One final event was to put me off eating so-called Gala pies – large oblong pork pies with eggs in a row at the bottom. The pies were sliced for presentation to the customer, so the size of your particular slice of egg was pure chance of course. On one occasion I was helping out at the production line that, strangely was always manned by men (nice little redundancy of the English language). The environment at Baxter’s was always kept clean, and they must have used some kind of spray before work began each day to keep the flies at bay, in addition to using those Perspex strip flappy door openings. The odd successful entrant would immediately be swatted. On this particular day, I happened to notice a bluebottle struggling at the base of the pie in between two hard-boiled eggs. When I mentioned it, there was general male mirth. “Well some bastard is going to be lucky!” I could not believe it, was acutely uncomfortable, and I just had to stand there with a forced smile as the forced meat was scooped in to cover the eggs (and provide a mausoleum for a fly).

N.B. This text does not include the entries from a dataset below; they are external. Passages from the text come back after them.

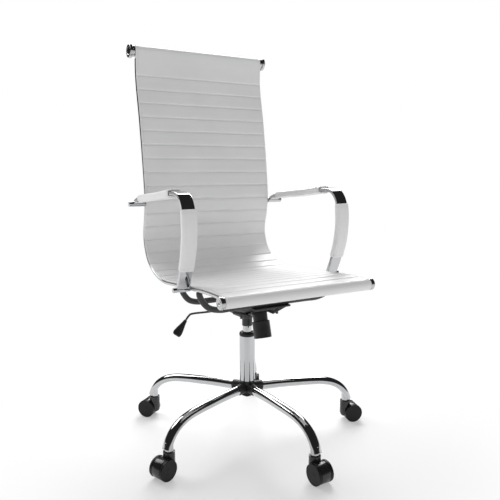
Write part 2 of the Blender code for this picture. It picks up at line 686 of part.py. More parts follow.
def make_lever(steel, plastic):
    """Bent lift lever that reaches in over the valve, and its flat grip."""
    start = Vector((-0.1935, 0.0, LEVER_Z - 0.0142))
    axis = Vector((-0.0205, 0.0, -0.0265)).normalized()
    bend = [start + axis * along for along in (-0.0100, -0.0030, 0.0040, 0.0120)]
    knots = [(0.0050, LEVER_Z), (-0.0600, LEVER_Z + 0.0004), (-0.1300, LEVER_Z + 0.0012), (-0.1700, LEVER_Z + 0.0020),
             (-0.1800, LEVER_Z + 0.0006)] + [(point.x, point.z) for point in bend]
    line = thinned(smooth_line(knots, 0.0030), 9.0)
    outline = oval(2 * LEVER_RADIUS, 2 * LEVER_RADIUS, 10)
    rod = sweep("lever_rod", front_path(line, 0.0), lambda number: outline, steel, None, 50.0)
    broad = (Vector((axis.z, 0.0, -axis.x)) * -0.72 + Vector((0.0, -0.69, 0.0))).normalized()
    thin = axis.cross(broad)
    shape = [(0.000, 0.0044, 0.0044), (0.006, 0.0052, 0.0048), (0.014, 0.0070, 0.0052), (0.024, 0.0096, 0.0052),
             (0.034, 0.0118, 0.0048), (0.041, 0.0124, 0.0044), (0.046, 0.0112, 0.0038), (0.0485, 0.0080, 0.0026)]
    frames = [(start + axis * along, broad, thin) for along, wide, thick in shape]
    grip = sweep("lever_paddle", frames, lambda number: oval(2 * shape[number][1], 2 * shape[number][2], 18),
                 plastic, None, 60.0)
    r = LEVER_RADIUS + 2 * GAP
    bore = lathe("bore", [(0.0, -0.010), (r, -0.010), (r, 0.0150), (0.0, 0.0150)], plastic, 12,
                 Matrix.Translation(start) @ axis.to_track_quat("Z", "Y").to_matrix().to_4x4())
    join(grip, [bore], "DIFFERENCE")


# ---------------------------------------------------------------- gas lift
def make_gas_lift(chrome, steel, plastic):
    r = TUBE_RADIUS
    inner = r - 0.0020
    bottom = TUBE_BOTTOM_Z
    step = HUB_TOP_Z + GAP
    spigot = SPIGOT_RADIUS
    profile = [(ROD_RADIUS + 0.0004, bottom), (spigot - 0.0010, bottom), (spigot, bottom + 0.0010), (spigot, step),
               (r, step), (r, TUBE_TOP_Z), (inner, TUBE_TOP_Z), (inner, step + 0.0025), (spigot - 0.0020, step + 0.0025),
               (spigot - 0.0020, bottom + 0.0040), (ROD_RADIUS + 0.0004, bottom + 0.0040)]
    lathe("column_tube", profile, chrome, 30)
    bore = LIFT_RADIUS + 0.0003
    profile = [(bore, TUBE_TOP_Z - 0.070), (inner - GAP, TUBE_TOP_Z - 0.070), (inner - GAP, TUBE_TOP_Z + GAP),
               (r + 0.0004, TUBE_TOP_Z + GAP), (r + 0.0008, TUBE_TOP_Z + 0.0020), (r + 0.0004, BUSH_TOP_Z - 0.0040),
               (r - 0.0030, BUSH_TOP_Z), (bore, BUSH_TOP_Z)]
    lathe("column_bush", profile, plastic, 30)
    r = LIFT_RADIUS
    low = step + 0.0060
    profile = [(ROD_RADIUS + 0.0006, low), (r - 0.0010, low), (r, low + 0.0010), (r, LIFT_TOP_Z - 0.0008),
               (r - 0.0008, LIFT_TOP_Z), (0.0043, LIFT_TOP_Z), (0.0043, LIFT_TOP_Z - 0.0150), (0.0, LIFT_TOP_Z - 0.0150),
               (0.0, LIFT_TOP_Z - 0.0250), (ROD_RADIUS + 0.0006, LIFT_TOP_Z - 0.0250)]
    make_lift_cylinder(profile, steel)
    profile = [(0.0, bottom - 0.0040), (ROD_RADIUS - 0.0006, bottom - 0.0040), (ROD_RADIUS, bottom - 0.0034),
               (ROD_RADIUS, 0.2990), (0.0, 0.3000)]
    lathe("piston_rod", profile, steel, 20)
    profile = [(0.0, LIFT_TOP_Z - 0.0085), (0.0040, LIFT_TOP_Z - 0.0085), (0.0040, LEVER_Z - LEVER_RADIUS - 0.0008),
               (0.0034, LEVER_Z - LEVER_RADIUS - GAP), (0.0, LEVER_Z - LEVER_RADIUS - GAP)]
    lathe("valve_pin", profile, steel, 16)
    profile = [(ROD_RADIUS + 0.0004, bottom + 0.0043), (0.0100, bottom + 0.0043), (0.0100, bottom + 0.0083),
               (ROD_RADIUS + 0.0004, bottom + 0.0083)]
    lathe("thrust_bearing", profile, steel, 24)
    profile = [(ROD_RADIUS + GAP, bottom - 0.0030), (0.0095, bottom - 0.0030), (0.0095, bottom - 0.0006),
               (ROD_RADIUS + GAP, bottom - 0.0006)]
    lathe("retaining_clip", profile, steel, 24)


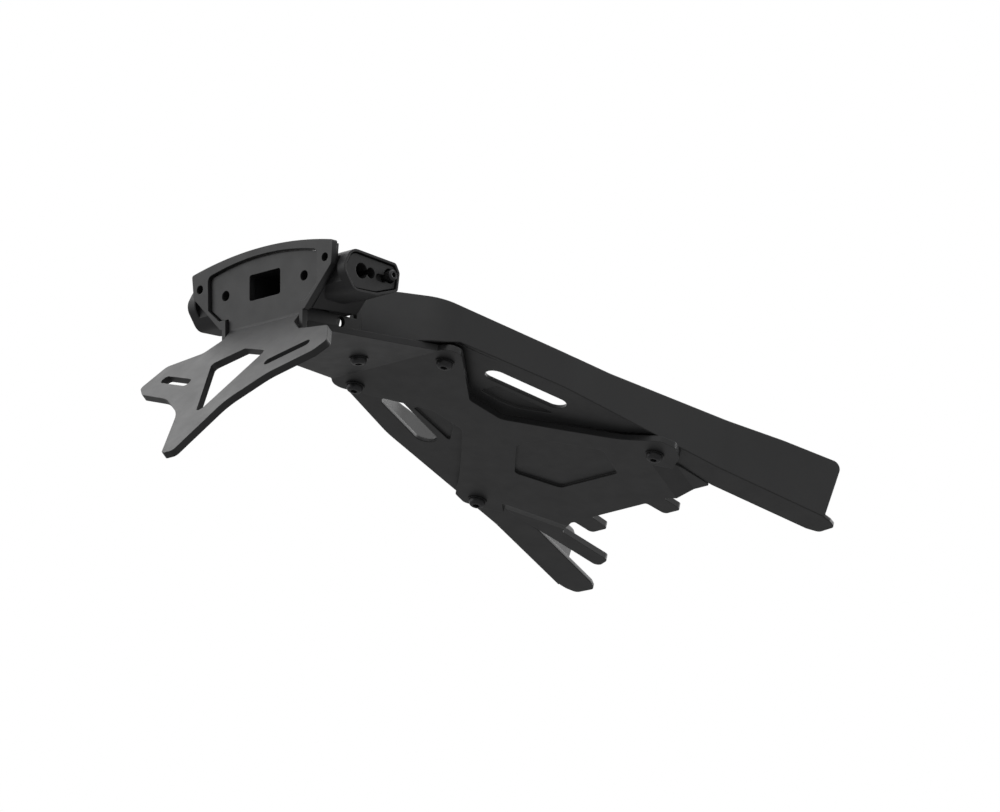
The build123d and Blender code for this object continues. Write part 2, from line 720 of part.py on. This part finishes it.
with BuildPart() as neck_nut:
    with BuildSketch(level(neck_grip)):
        with Locations((0, -neck_bolt_y)):
            RegularPolygon(nut_across / 2, 6, major_radius=False)
            Circle(bolt_d / 2, mode=Mode.SUBTRACT)
    extrude(amount=nut_h)
    chamfer(neck_nut.faces().sort_by(Axis.Z)[-1].outer_wire().edges(), 0.6)
keep(neck_nut.part, "neck_nut")

# Bushes that hold the side panels clear of the centre plate, tall at the rear and thin at the front
lean = washer_d / 2 * tan(radians(panel_tilt))
with BuildPart() as bushes:
    for x, y, gap in [(rear_bolt_x, rear_bolt_y, rear_gap), (front_bolt_x, front_bolt_y, front_gap)]:
        for side in (-1, 1):
            with BuildSketch(tray(plate_t)):
                with Locations((side * x, y)):
                    Circle(washer_d / 2)
                    Circle((bolt_d + bolt_clearance) / 2, mode=Mode.SUBTRACT)
            extrude(amount=gap - lean)
keep(bushes.part, "side_panel_bushes")

with BuildPart() as neck_screws:
    screw = button_screw(neck_screw_d, 8.5, 2.6, 3.0, neck_grip + 10, 2)
    for side in (-1, 1):
        add(level().location * Pos(side * neck_screw_x, -neck_screw_y, 0) * screw)
keep(neck_screws.part, "neck_screws")

for piece in pieces:
    export_step(piece, f"parts/{piece.label}.step")
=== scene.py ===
"""Looks for a black sheet-metal tail tidy, laid out as an add-on and run as a script.

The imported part's own frame is in metres: +X to the bike's right, +Y forward, +Z up.
Fasteners and webs are drawn in millimetres, and MM turns them into metres where they enter a mesh.
"""

from math import atan2, cos, pi, radians, sin, tau

import bmesh
import bpy
from bpy.props import FloatProperty, FloatVectorProperty, IntProperty, PointerProperty
from mathutils import Matrix, Vector


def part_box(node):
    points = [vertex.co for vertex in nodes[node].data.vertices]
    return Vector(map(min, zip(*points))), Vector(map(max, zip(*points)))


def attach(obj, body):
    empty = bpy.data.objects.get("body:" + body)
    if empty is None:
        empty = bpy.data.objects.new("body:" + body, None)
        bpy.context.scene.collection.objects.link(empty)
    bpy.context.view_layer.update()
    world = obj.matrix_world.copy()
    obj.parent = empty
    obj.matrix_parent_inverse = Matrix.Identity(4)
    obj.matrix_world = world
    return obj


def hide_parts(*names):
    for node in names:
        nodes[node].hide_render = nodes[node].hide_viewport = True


bl_info = {
    "name": "Tail tidy",
    "version": (1, 0, 0),
    "blender": (4, 5, 0),
    "location": "View3D > Sidebar > Tidy",
    "description": "Finishes the sheets, the tail block and the fasteners of a motorcycle tail tidy",
    "category": "Object",
}

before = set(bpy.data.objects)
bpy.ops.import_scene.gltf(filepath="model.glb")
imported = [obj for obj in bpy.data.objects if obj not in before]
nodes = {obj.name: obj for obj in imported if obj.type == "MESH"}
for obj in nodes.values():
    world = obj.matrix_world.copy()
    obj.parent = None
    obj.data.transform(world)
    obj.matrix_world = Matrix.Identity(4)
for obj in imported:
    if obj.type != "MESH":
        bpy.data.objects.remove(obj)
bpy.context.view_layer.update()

MM = 0.001
BODY = "root"

SHEETS = ("centre_plate", "left_side_panel", "right_side_panel", "rear_frame", "plate_bracket",
          "backing_plate", "neck_bracket")
SIDE_PANELS = ("left_side_panel", "right_side_panel")
MOULDED = ("tail_block", "left_socket_cap", "right_socket_cap")
PLAIN_STEEL = ("side_panel_bushes", "clamp_screws", "bolt_washers")

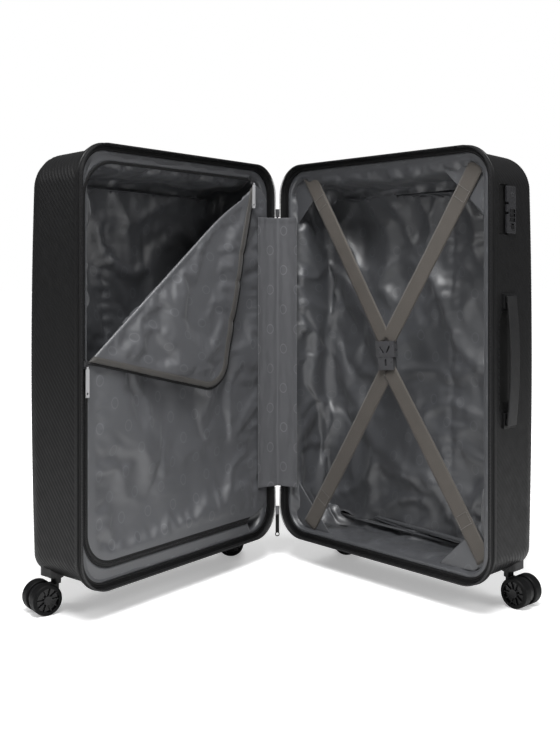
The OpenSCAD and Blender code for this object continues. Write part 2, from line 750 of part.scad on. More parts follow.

I have been deeply suspicious of slices of Gala pie to this day, and while I find them delicious (especially with Branston pickle), I always obsessively search for the fly before handing out plates to family members.
Over six weeks, I had become a short term member of a community, and felt a deep sense of loss for weeks afterward. I have always been grateful for the experience, and always thought highly of people who do mind-numbing jobs with humour and a deep sense of community joy.